Having come here, I've stayed, because I fell in love with America. It was a passion that started the summer after the fourth grade in Mumbai, when I first read Huckleberry Finn. Five years later, I lit out for the Territory, as Huck says — I moved to America. I am in love with the profound emptiness of the high desert on the California-Nevada border, a sense of space I have felt nowhere else. With what Hemingway did to language — prose that freed mine from English circumlocution and ornamentation. With the humor of Seinfeld and the exquisite sadness of Miles Davis' "Flamenco Sketches."

With the neighborhood of Jackson Heights, Queens, where I grew up in a building in which people who had been killing one another just before they got on the plane were now sharing foods, their kids dating each other. With the families of the victims of a 1991 massacre by a Chinese foreign student at my alma mater, the University of Iowa; these families, a month later, invited all the other Chinese foreign students over for Thanksgiving dinner, because they wanted to show the demagogues: If they didn't hold a grudge, no one else should.

With the people of Raleigh, N.C., who elected my brother-in-law, Jay Chaudhuri, to the state Senate — a brown-skinned man running against a white opponent in a district that's 82 percent white. With the scrum and tumble of robust political debate: this messy mix, this redneck rondeau, this barbaric yawp. For these and a thousand other American excellences, I am not so much grateful as I am — deeply, head-over-heels — in love.

As I am in love with many things about the country of my birth, India, or other places where I have lived: the green hills of England, the lights along the Seine in Paris, the samba bars of Brazil. I am grateful to those countries and their people for showing me their wonders. The Earth, it is a marvelous place. To the 64 percent of Americans who've never left the country: You should try it sometime. This beautiful blue-green oasis in the universe belongs to all of us.

But in all my travels, I never thought I could be English, French, or Brazilian, the way I can be American. I don't know if an American who moves to India can truly feel Indian. I love America most of all because it is a country made up of all the other countries. This is the American exceptionalism. This is what I will fight with all my power as a writer to defend.

I will never let anyone — least of all a racist failed businessman and television-huckster son of a slumlord from Queens and an immigrant from Scotland — define my Americanness. I am an American, Kolkata-born. I will call my adopted country loudly, with all my strength, to account, as in my last book I called India to account for its shabby neglect of its cities and rampant political violence.

This is part of the obligations of citizenship, as well as the covenant of my guild. As the Czech poet Jaroslav Seifert noted, for anybody else, staying silent can be a tactical maneuver. But a writer who stays silent is lying.
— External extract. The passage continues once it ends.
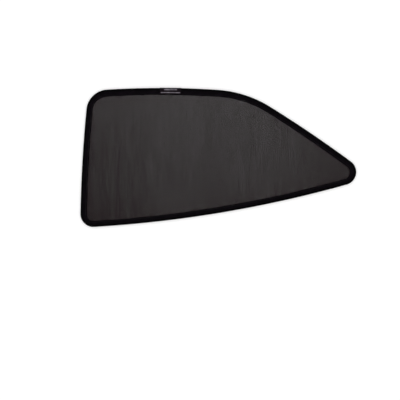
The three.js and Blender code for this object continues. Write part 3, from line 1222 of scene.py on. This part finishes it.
@dataclass
class MeshCloth:
    """The see-through cloth: thick upright wales over thin level courses.

    It is denser towards the sill, the rear and the tip. Heights are over the ground.
    """

    outline: Outline
    finish: YarnFinish = YarnFinish()
    openness: Openness = Openness()
    past_seam: float = 2.4 * MM
    pitch: float = 1.15 * MM
    course_share: float = 0.4
    course_heights: tuple = (1.2 * MM, 1.44 * MM)
    wale_heights: tuple = (1.42 * MM, 1.7 * MM)
    wale_wander: float = 0.05 * MM
    course_wander: float = 0.04 * MM
    wander_length: float = 30 * MM
    wale_lines: int = 997
    course_lines: int = 991
    first_line: int = 5
    yarn_places: float = 1e5
    step: float = 15 * MM
    hem_overlap: float = 5 * MM
    shaded_rim: float = 6 * MM
    rim_places: tuple = (0, 0.2, 0.55, 1.1)
    short_yarn_points: int = 7
    edge_points: int = 1600
    half_length: float = 380 * MM
    half_height: float = 180 * MM
    streak_width: float = 3.1 * MM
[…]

We are all Americans now, for better or worse. My critics may not like my being here, but they're stuck with me, as I'm stuck with them. Trump is stuck with Omar as she is with Trump, and they're both getting paid to move the country forward. How do we work together? Those who came before will have to make space for those who are coming now. Both will become richer, in all senses of the word.

There is hope for this more perfect union, if you know where to look. The Jackson Heights Jewish Center, a conservative synagogue, has hosted Passover celebrations and bar mitzvahs since immigrant Jews moved to the neighborhood in the 1920s. These days, there aren't as many Jews in the area; they prospered and moved to the suburbs. So the center now offers services for many religions, including Islam, and the space echoes with verses from the Koran — honoring the God that all the children of Abraham worship — and resonates with Pentecostal and Hindu chanting.

The clash of civilizations is heard all the time in Jackson Heights, and it makes a joyous sound. We should all be dancing to its beat.